Required work.
Beginning with the first line of the data below, reproduce every line unchanged, ending with the line that holds "rail with its".

-- BEGIN Source excerpt --

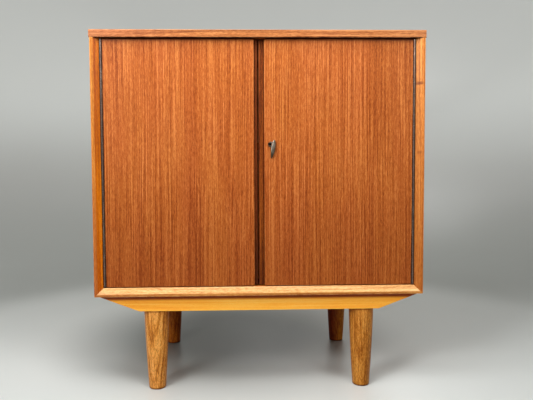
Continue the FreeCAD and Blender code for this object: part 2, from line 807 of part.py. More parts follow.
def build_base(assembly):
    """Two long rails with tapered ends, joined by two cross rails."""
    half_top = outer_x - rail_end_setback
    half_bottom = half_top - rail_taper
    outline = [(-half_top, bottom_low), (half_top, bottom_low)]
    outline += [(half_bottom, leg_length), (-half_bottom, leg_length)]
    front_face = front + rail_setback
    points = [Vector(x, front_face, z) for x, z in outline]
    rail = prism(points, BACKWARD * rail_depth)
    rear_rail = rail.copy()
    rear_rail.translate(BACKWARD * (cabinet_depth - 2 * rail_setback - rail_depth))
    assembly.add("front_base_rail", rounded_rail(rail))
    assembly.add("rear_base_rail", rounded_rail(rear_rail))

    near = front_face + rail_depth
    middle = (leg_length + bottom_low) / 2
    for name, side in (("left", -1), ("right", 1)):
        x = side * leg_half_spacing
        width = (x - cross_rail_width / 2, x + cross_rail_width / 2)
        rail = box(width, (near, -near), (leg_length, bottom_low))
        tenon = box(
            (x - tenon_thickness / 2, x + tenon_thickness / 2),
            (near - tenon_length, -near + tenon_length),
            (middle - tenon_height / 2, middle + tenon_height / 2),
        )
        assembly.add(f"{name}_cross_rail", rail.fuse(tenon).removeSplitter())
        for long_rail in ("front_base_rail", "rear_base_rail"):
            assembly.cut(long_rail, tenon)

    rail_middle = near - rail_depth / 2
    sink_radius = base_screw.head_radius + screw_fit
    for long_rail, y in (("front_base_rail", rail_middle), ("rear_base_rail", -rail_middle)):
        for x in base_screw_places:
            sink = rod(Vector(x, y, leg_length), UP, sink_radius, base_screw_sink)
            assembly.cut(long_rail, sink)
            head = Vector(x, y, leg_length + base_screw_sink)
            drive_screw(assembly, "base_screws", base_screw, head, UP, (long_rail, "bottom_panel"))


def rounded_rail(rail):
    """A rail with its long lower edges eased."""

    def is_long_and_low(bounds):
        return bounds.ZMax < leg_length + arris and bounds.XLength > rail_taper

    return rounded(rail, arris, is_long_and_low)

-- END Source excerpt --

Output for this task.
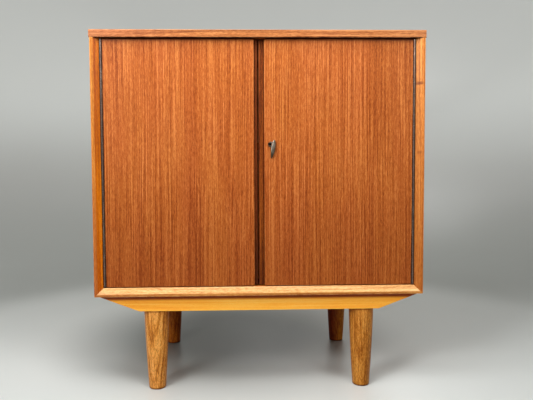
Continue the FreeCAD and Blender code for this object: part 2, from line 807 of part.py. More parts follow.
def build_base(assembly):
    """Two long rails with tapered ends, joined by two cross rails."""
    half_top = outer_x - rail_end_setback
    half_bottom = half_top - rail_taper
    outline = [(-half_top, bottom_low), (half_top, bottom_low)]
    outline += [(half_bottom, leg_length), (-half_bottom, leg_length)]
    front_face = front + rail_setback
    points = [Vector(x, front_face, z) for x, z in outline]
    rail = prism(points, BACKWARD * rail_depth)
    rear_rail = rail.copy()
    rear_rail.translate(BACKWARD * (cabinet_depth - 2 * rail_setback - rail_depth))
    assembly.add("front_base_rail", rounded_rail(rail))
    assembly.add("rear_base_rail", rounded_rail(rear_rail))

    near = front_face + rail_depth
    middle = (leg_length + bottom_low) / 2
    for name, side in (("left", -1), ("right", 1)):
        x = side * leg_half_spacing
        width = (x - cross_rail_width / 2, x + cross_rail_width / 2)
        rail = box(width, (near, -near), (leg_length, bottom_low))
        tenon = box(
            (x - tenon_thickness / 2, x + tenon_thickness / 2),
            (near - tenon_length, -near + tenon_length),
            (middle - tenon_height / 2, middle + tenon_height / 2),
        )
        assembly.add(f"{name}_cross_rail", rail.fuse(tenon).removeSplitter())
        for long_rail in ("front_base_rail", "rear_base_rail"):
            assembly.cut(long_rail, tenon)

    rail_middle = near - rail_depth / 2
    sink_radius = base_screw.head_radius + screw_fit
    for long_rail, y in (("front_base_rail", rail_middle), ("rear_base_rail", -rail_middle)):
        for x in base_screw_places:
            sink = rod(Vector(x, y, leg_length), UP, sink_radius, base_screw_sink)
            assembly.cut(long_rail, sink)
            head = Vector(x, y, leg_length + base_screw_sink)
            drive_screw(assembly, "base_screws", base_screw, head, UP, (long_rail, "bottom_panel"))


def rounded_rail(rail):
    """A rail with its long lower edges eased."""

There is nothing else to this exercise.